_What to work on_. Each line below should be quoted exactly, please.

::::

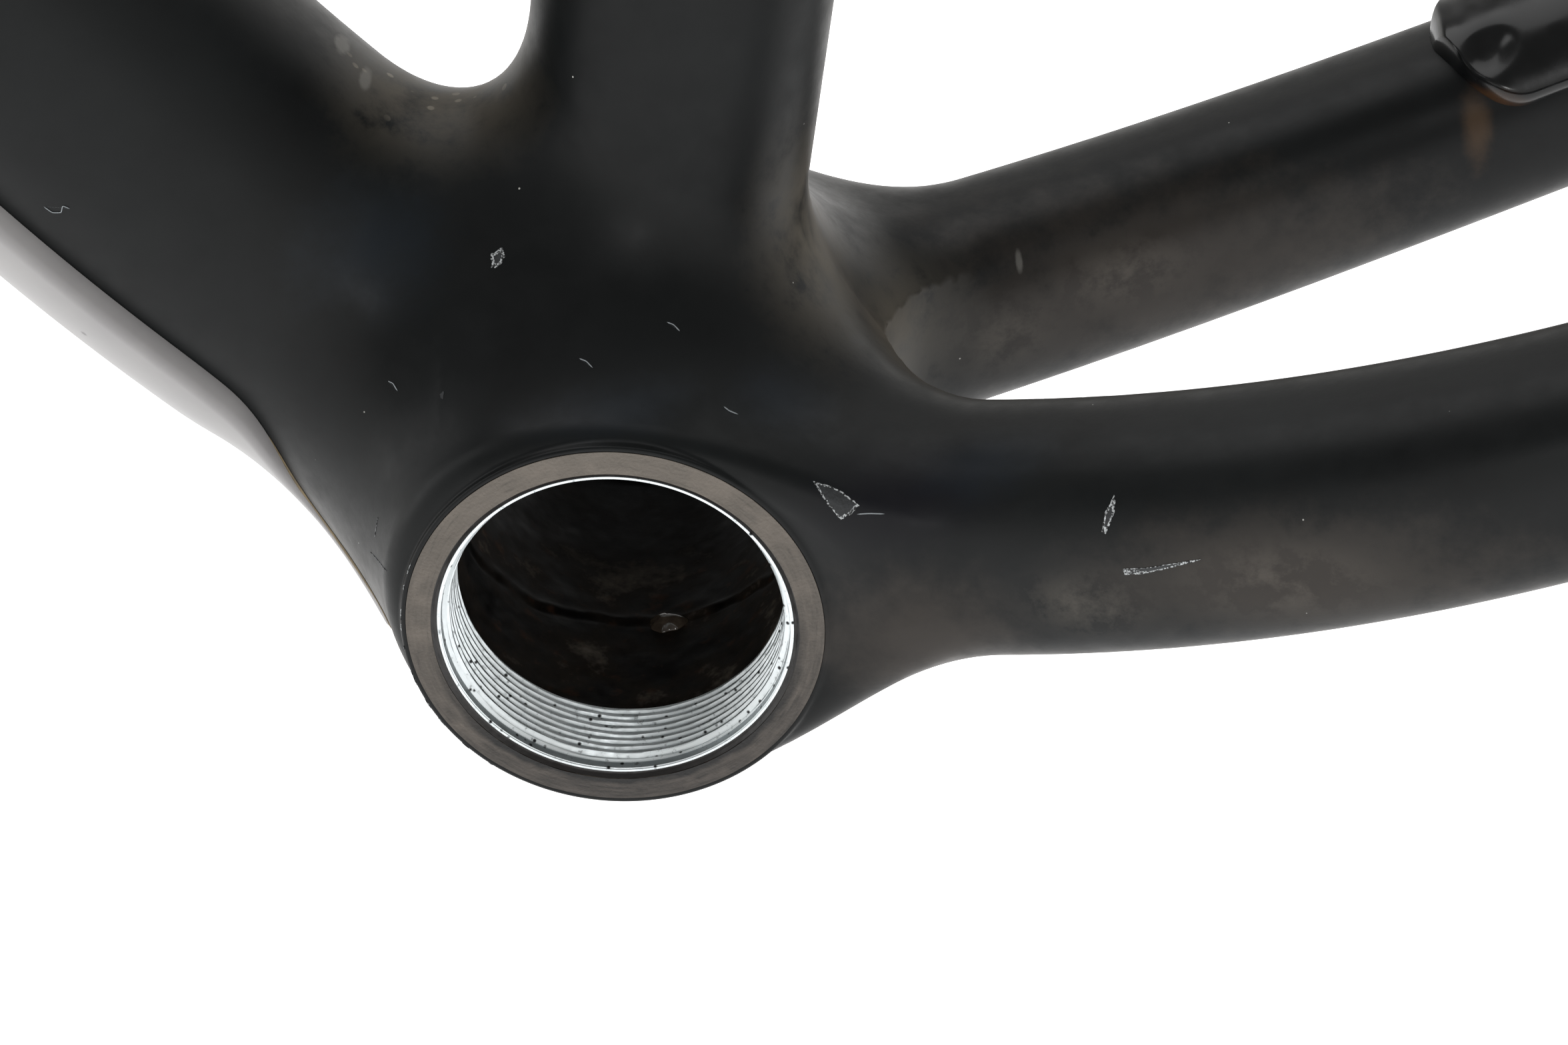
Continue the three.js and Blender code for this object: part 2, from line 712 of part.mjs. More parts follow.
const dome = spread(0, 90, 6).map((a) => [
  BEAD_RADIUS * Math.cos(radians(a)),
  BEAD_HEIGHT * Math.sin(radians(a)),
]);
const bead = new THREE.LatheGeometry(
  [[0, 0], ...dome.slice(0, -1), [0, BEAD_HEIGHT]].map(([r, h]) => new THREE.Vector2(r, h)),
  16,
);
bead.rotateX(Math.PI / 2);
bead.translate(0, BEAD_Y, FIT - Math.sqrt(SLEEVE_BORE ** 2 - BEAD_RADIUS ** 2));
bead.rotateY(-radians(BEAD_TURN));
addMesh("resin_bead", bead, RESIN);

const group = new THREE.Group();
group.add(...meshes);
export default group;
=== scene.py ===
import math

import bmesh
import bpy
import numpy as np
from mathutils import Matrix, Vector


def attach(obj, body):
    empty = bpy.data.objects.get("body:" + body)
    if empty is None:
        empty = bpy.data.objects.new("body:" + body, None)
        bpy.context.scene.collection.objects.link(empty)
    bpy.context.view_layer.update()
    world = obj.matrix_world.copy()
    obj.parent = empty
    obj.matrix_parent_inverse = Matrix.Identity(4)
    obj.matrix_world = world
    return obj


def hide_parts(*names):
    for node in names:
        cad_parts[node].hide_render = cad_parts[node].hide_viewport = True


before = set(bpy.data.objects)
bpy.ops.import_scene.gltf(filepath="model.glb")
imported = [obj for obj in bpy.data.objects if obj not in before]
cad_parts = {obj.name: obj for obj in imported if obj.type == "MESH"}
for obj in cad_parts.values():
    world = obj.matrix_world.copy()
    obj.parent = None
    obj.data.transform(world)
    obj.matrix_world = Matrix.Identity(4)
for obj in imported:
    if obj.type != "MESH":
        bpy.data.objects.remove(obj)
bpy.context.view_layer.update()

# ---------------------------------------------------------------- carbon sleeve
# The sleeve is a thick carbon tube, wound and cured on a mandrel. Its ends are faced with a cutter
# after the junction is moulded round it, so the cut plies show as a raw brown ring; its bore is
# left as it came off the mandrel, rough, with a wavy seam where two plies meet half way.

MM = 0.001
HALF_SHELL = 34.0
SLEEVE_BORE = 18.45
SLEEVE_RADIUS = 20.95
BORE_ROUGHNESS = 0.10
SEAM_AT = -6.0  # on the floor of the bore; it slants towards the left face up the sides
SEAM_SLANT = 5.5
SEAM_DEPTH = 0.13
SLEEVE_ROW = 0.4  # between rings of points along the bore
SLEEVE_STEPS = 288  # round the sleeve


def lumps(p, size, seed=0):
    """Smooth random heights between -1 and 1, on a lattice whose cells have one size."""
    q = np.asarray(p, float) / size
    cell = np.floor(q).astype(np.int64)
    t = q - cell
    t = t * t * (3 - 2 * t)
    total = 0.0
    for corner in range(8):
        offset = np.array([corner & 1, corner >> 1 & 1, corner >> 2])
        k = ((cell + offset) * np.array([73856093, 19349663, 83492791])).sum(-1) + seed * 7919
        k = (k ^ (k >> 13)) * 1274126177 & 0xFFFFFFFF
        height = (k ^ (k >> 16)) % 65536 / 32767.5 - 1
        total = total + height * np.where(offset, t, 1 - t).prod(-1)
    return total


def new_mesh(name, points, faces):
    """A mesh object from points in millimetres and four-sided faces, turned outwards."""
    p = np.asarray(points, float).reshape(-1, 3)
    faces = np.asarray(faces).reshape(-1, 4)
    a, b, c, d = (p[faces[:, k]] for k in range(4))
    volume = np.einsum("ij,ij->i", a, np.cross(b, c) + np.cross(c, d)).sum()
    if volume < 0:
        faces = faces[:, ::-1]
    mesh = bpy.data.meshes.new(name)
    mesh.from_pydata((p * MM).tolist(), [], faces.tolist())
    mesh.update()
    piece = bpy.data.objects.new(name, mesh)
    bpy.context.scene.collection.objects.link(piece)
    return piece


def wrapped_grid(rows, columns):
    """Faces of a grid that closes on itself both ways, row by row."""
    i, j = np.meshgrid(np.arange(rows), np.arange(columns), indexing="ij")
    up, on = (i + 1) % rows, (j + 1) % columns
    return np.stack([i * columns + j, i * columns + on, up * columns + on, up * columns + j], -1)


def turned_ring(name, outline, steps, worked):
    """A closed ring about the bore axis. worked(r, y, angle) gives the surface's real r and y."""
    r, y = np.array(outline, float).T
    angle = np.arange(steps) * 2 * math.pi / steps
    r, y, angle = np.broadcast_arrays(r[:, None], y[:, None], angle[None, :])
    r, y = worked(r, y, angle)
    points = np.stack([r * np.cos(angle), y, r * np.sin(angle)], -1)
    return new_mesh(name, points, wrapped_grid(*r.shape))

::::

_Correct answer_.
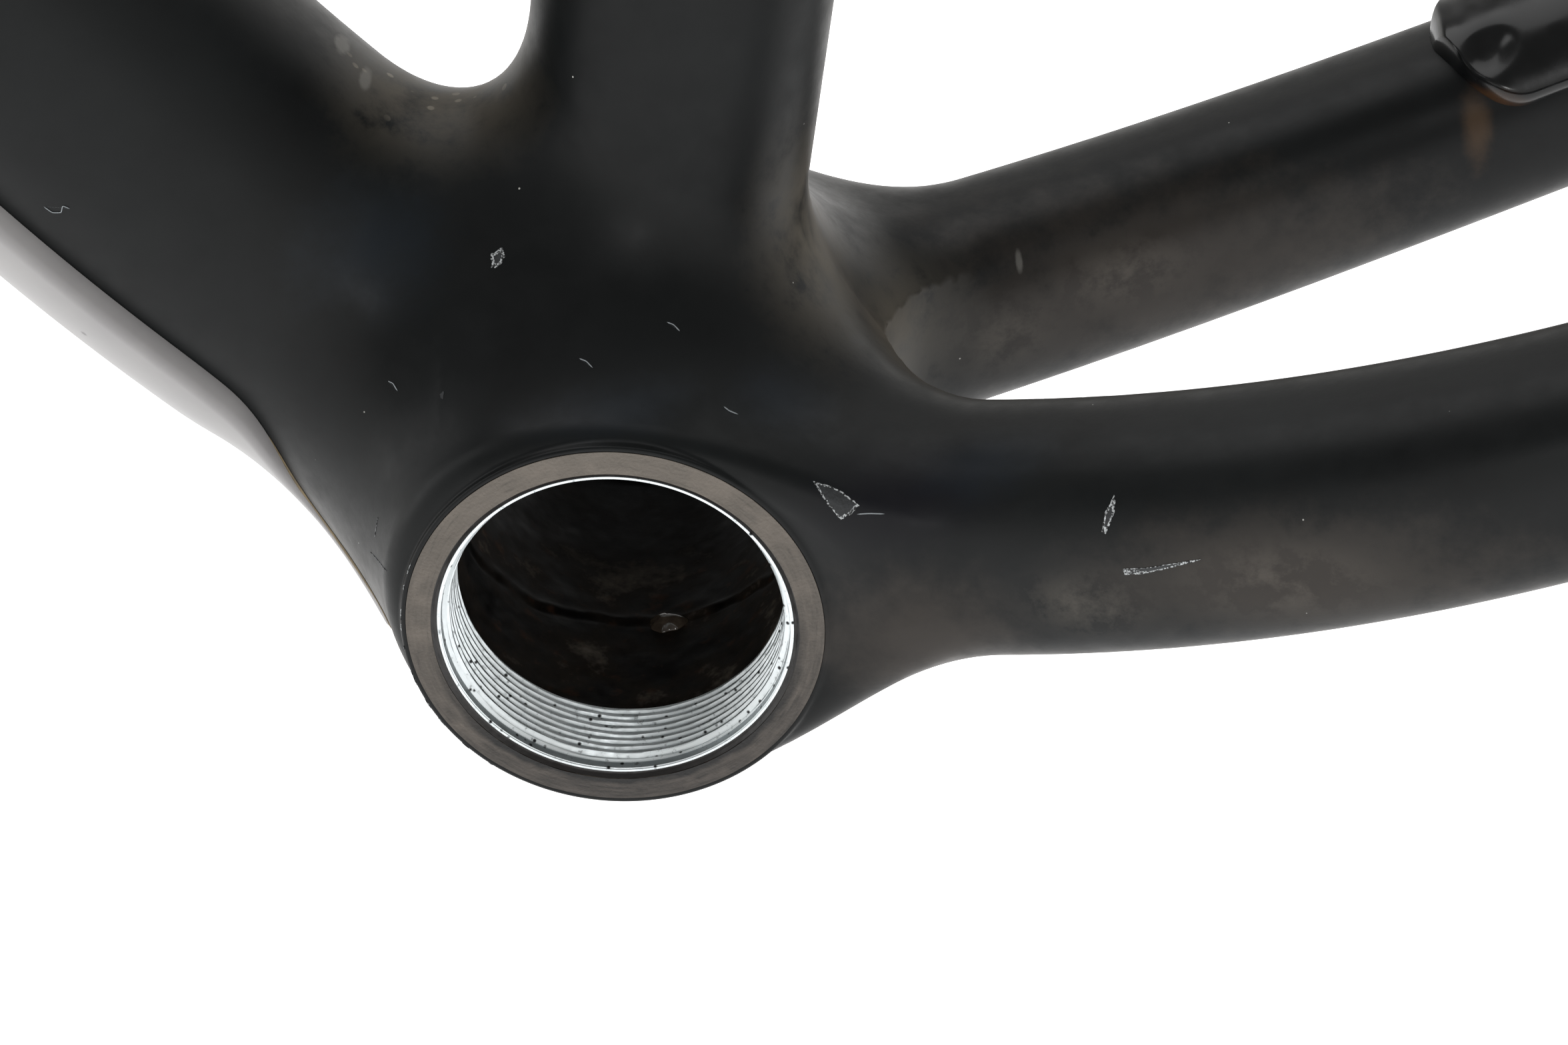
Continue the three.js and Blender code for this object: part 2, from line 712 of part.mjs. More parts follow.
const dome = spread(0, 90, 6).map((a) => [
  BEAD_RADIUS * Math.cos(radians(a)),
  BEAD_HEIGHT * Math.sin(radians(a)),
]);
const bead = new THREE.LatheGeometry(
  [[0, 0], ...dome.slice(0, -1), [0, BEAD_HEIGHT]].map(([r, h]) => new THREE.Vector2(r, h)),
  16,
);
bead.rotateX(Math.PI / 2);
bead.translate(0, BEAD_Y, FIT - Math.sqrt(SLEEVE_BORE ** 2 - BEAD_RADIUS ** 2));
bead.rotateY(-radians(BEAD_TURN));
addMesh("resin_bead", bead, RESIN);

const group = new THREE.Group();
group.add(...meshes);
export default group;
=== scene.py ===
import math

import bmesh
import bpy
import numpy as np
from mathutils import Matrix, Vector


def attach(obj, body):
    empty = bpy.data.objects.get("body:" + body)
    if empty is None:
        empty = bpy.data.objects.new("body:" + body, None)
        bpy.context.scene.collection.objects.link(empty)
    bpy.context.view_layer.update()
    world = obj.matrix_world.copy()
    obj.parent = empty
    obj.matrix_parent_inverse = Matrix.Identity(4)
    obj.matrix_world = world
    return obj


def hide_parts(*names):
    for node in names:
        cad_parts[node].hide_render = cad_parts[node].hide_viewport = True


before = set(bpy.data.objects)
bpy.ops.import_scene.gltf(filepath="model.glb")
imported = [obj for obj in bpy.data.objects if obj not in before]
cad_parts = {obj.name: obj for obj in imported if obj.type == "MESH"}
for obj in cad_parts.values():
    world = obj.matrix_world.copy()
    obj.parent = None
    obj.data.transform(world)
    obj.matrix_world = Matrix.Identity(4)
for obj in imported:
    if obj.type != "MESH":
        bpy.data.objects.remove(obj)
bpy.context.view_layer.update()

# ---------------------------------------------------------------- carbon sleeve
# The sleeve is a thick carbon tube, wound and cured on a mandrel. Its ends are faced with a cutter
# after the junction is moulded round it, so the cut plies show as a raw brown ring; its bore is
# left as it came off the mandrel, rough, with a wavy seam where two plies meet half way.

MM = 0.001
HALF_SHELL = 34.0
SLEEVE_BORE = 18.45
SLEEVE_RADIUS = 20.95
BORE_ROUGHNESS = 0.10
SEAM_AT = -6.0  # on the floor of the bore; it slants towards the left face up the sides
SEAM_SLANT = 5.5
SEAM_DEPTH = 0.13
SLEEVE_ROW = 0.4  # between rings of points along the bore
SLEEVE_STEPS = 288  # round the sleeve


def lumps(p, size, seed=0):
    """Smooth random heights between -1 and 1, on a lattice whose cells have one size."""
    q = np.asarray(p, float) / size
    cell = np.floor(q).astype(np.int64)
    t = q - cell
    t = t * t * (3 - 2 * t)
    total = 0.0
    for corner in range(8):
        offset = np.array([corner & 1, corner >> 1 & 1, corner >> 2])
        k = ((cell + offset) * np.array([73856093, 19349663, 83492791])).sum(-1) + seed * 7919
        k = (k ^ (k >> 13)) * 1274126177 & 0xFFFFFFFF
        height = (k ^ (k >> 16)) % 65536 / 32767.5 - 1
        total = total + height * np.where(offset, t, 1 - t).prod(-1)
    return total


def new_mesh(name, points, faces):
    """A mesh object from points in millimetres and four-sided faces, turned outwards."""
    p = np.asarray(points, float).reshape(-1, 3)
    faces = np.asarray(faces).reshape(-1, 4)
    a, b, c, d = (p[faces[:, k]] for k in range(4))
    volume = np.einsum("ij,ij->i", a, np.cross(b, c) + np.cross(c, d)).sum()
    if volume < 0:
        faces = faces[:, ::-1]
    mesh = bpy.data.meshes.new(name)
    mesh.from_pydata((p * MM).tolist(), [], faces.tolist())
    mesh.update()
    piece = bpy.data.objects.new(name, mesh)
    bpy.context.scene.collection.objects.link(piece)
    return piece


def wrapped_grid(rows, columns):
    """Faces of a grid that closes on itself both ways, row by row."""
    i, j = np.meshgrid(np.arange(rows), np.arange(columns), indexing="ij")
    up, on = (i + 1) % rows, (j + 1) % columns
    return np.stack([i * columns + j, i * columns + on, up * columns + on, up * columns + j], -1)


def turned_ring(name, outline, steps, worked):
    """A closed ring about the bore axis. worked(r, y, angle) gives the surface's real r and y."""
    r, y = np.array(outline, float).T
    angle = np.arange(steps) * 2 * math.pi / steps
    r, y, angle = np.broadcast_arrays(r[:, None], y[:, None], angle[None, :])
    r, y = worked(r, y, angle)
    points = np.stack([r * np.cos(angle), y, r * np.sin(angle)], -1)
    return new_mesh(name, points, wrapped_grid(*r.shape))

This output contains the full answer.